GMTs Everywhere You Look
When you sit down with a blank sheet of digital paper in front of you, it can be remarkably easy to fall back on trite clichés to help bolster a word count or break the proverbial seal and get the words flowing. I cannot deny that it is a tempting shortcut, and it is one that, in general, I do my best to avoid.
That said, in thinking about what trends from this year stood out to me, one particular trite cliché does spring to mind and, since there is quite literally a countdown clock between me and the new year, I’m going to allow myself this one indulgence.
When it rains it pours. And when it comes to affordable GMT watches, it has certainly poured.
I am on the record over and over again as having said that the GMT is my favorite complication.
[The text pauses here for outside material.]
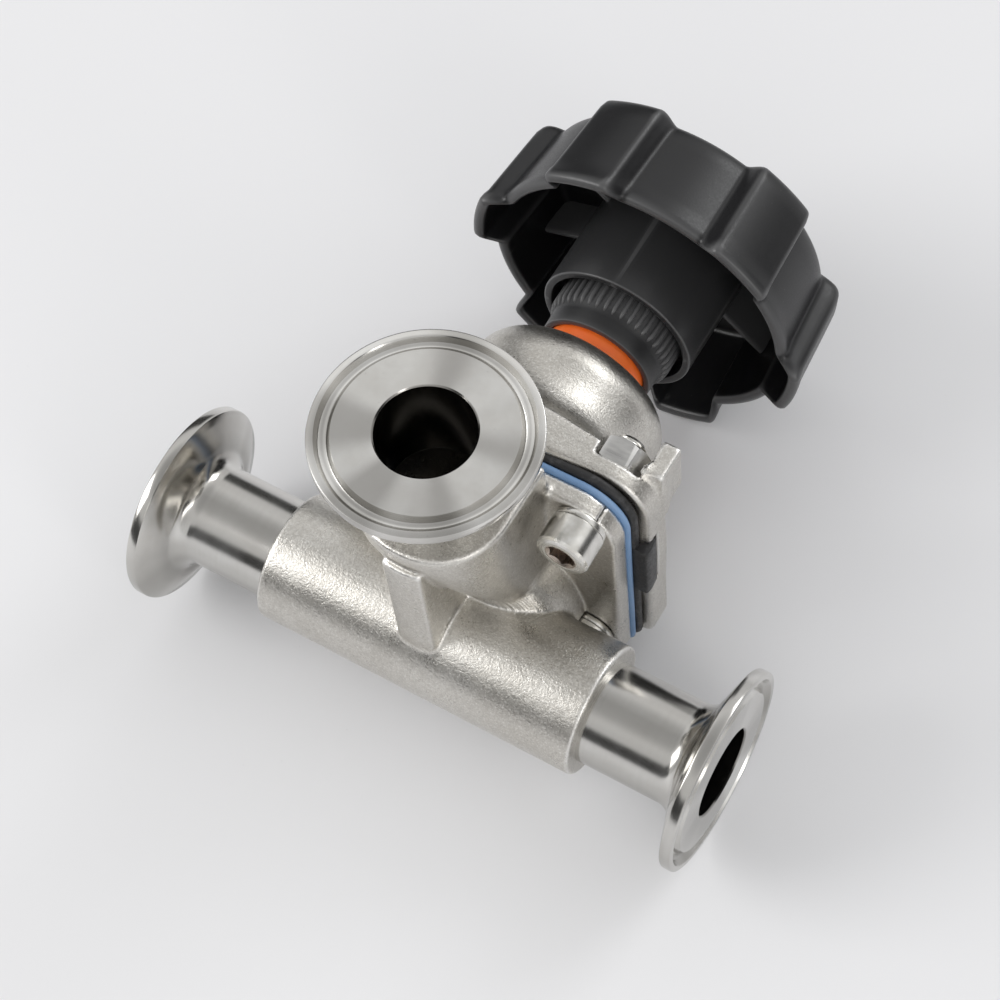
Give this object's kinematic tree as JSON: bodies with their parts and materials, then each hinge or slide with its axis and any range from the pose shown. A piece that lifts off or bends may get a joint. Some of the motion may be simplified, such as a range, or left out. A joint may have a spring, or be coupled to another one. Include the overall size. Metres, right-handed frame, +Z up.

I’ve said it before and I will say it again (and again and again…), GMTs are the most romantic, and the most optimistic, complication on the market. They imply a desire to explore and connect with the broader world and serve as a reminder to get our asses out into the world and explore.
We don’t buy GMT watches with the intention of sitting at home and babying them. We buy them to conquer mountains (whether above or below ground is up to you), fly across the world, and explore the new and different. Ask many GMT-Master II owners what their favorite thing about their watch is and most won’t list any technical detail, they’ll tell you that it was the watch they were wearing when they lived some memorable moment.

The only issue with all this is that, until very recently, mechanical GMT watches weren’t hugely affordable, especially if one wanted a “flyer” style GMT. For much of the last five years, your best bet was probably the Tudor Black Bay GMT, which sold for around $3400 at launch. While that is attainable, it’s not exactly affordable — at least not for most people.
All that has begun to change. Over the last 18 months or so, we have finally seen an explosion of downright affordable flyer GMT watches, some even coming in at under $500. So many GMT watches have been released in recent memory that it has actually been somewhat overwhelming. I would be hard-pressed to think of another time a single complication has been so utterly democratized so quickly.
As someone who is equally as enthusiastic (if not more enthusiastic) about affordable watches as he is about luxury options this does raise several questions. First: Why? Why did this all happen so quickly? I have to imagine it is because as much as we all like to moan about watch companies seemingly ignoring all of us enthusiasts to go off and do whatever they want, that is all changing.
That enthusiasts, collectors, and members of the watch media have been clamoring for this for years has clearly had an impact. If you need more proof of this, just look at the direction of watch case sizes. In a world where the typical consumer is still more than happy to pull the trigger on a 43 or 45mm monster, that bigger brands are making smaller watches should tell us that our voices matter.
With that vaguely addressed (sort of) we ask the second question: If you love GMTs so much, why don’t you own one? It’s a fair question and one for which I don’t have a good answer. In a practical sense, it is because I forgot to set a reminder the morning the Lorier Hydra Zulu was released and missed the drop.
But in a broader sense, it is all to do with the sheer number of options that are available to us all now. Do I go for the excellent Mido Ocean Star GMT LE that HODINKEE put out earlier this year, or the Lorca Model No.1 GMT (admittedly a caller) that looks so good every time Gary Shtyengart posts it on Instagram next to a martini and some amazing meal. Do I pre-order a Hydra SIII from Lorier, or wait to see if they re-release the Zulu or for someone to offer one up for sale in some group chat?
So the simple answer is simply that I’m overwhelmed by options. I would be surprised if I get through 2024 without the addition of a GMT or two to my collection, but we will just have to wait and see. Also, there is still a big part of me that has my eye on a Polar dial Rolex Explorer II 16570 (I’d like one with drilled lugs, solid end-links, and Super-Luminova if anyone is feeling generous).
Moving past my indecision, there is one big question left to ask: What’s Next? What is the next big complication to make the journey to the sub-$1000 category? If I could choose, I would love to see the world-time make the trip, or possibly the annual calendar. Some new chronograph movements to compete with the ubiquitous Seagull would be nice, but we’ll dive more into 2024 in the coming weeks. For now, let’s just enjoy our glut of chronographs, and try and see some of the world while we’re at it.
The Watch I Wore Most This Year — Vertex M60 Aqualion ND
To close out both 2023 and this article, I figured I should quickly share with you all the watch that I wore most this year. Any of you who have seen me in person during the latter half of the year must already know the answer to this, but for those who haven’t, the watch I wore most in 2023 is the Vertex M60 Aqualion ND.
I started this year off with the intention of not buying any watches. That… didn’t last. Like at all. But where the first half of the year was marked by a handful of new arrivals, my trajectory changed when I finally got my hands on the Vertex Aqualion.
Since the Vertex made its way into my life, it has firmly planted itself as my primary daily driver. It does absolutely everything I need it to do without any issue and, were you to remove any sentimentality from the equation, is probably my favorite watch out of my collection — at least at the moment.
I’ll have more to say about this down the line (it’s about due for a proper review), but for now, I’ll just say that the Vertex is undoubtedly the watch I wore most in 2023, and I can’t wait to see what beats it out in 2024.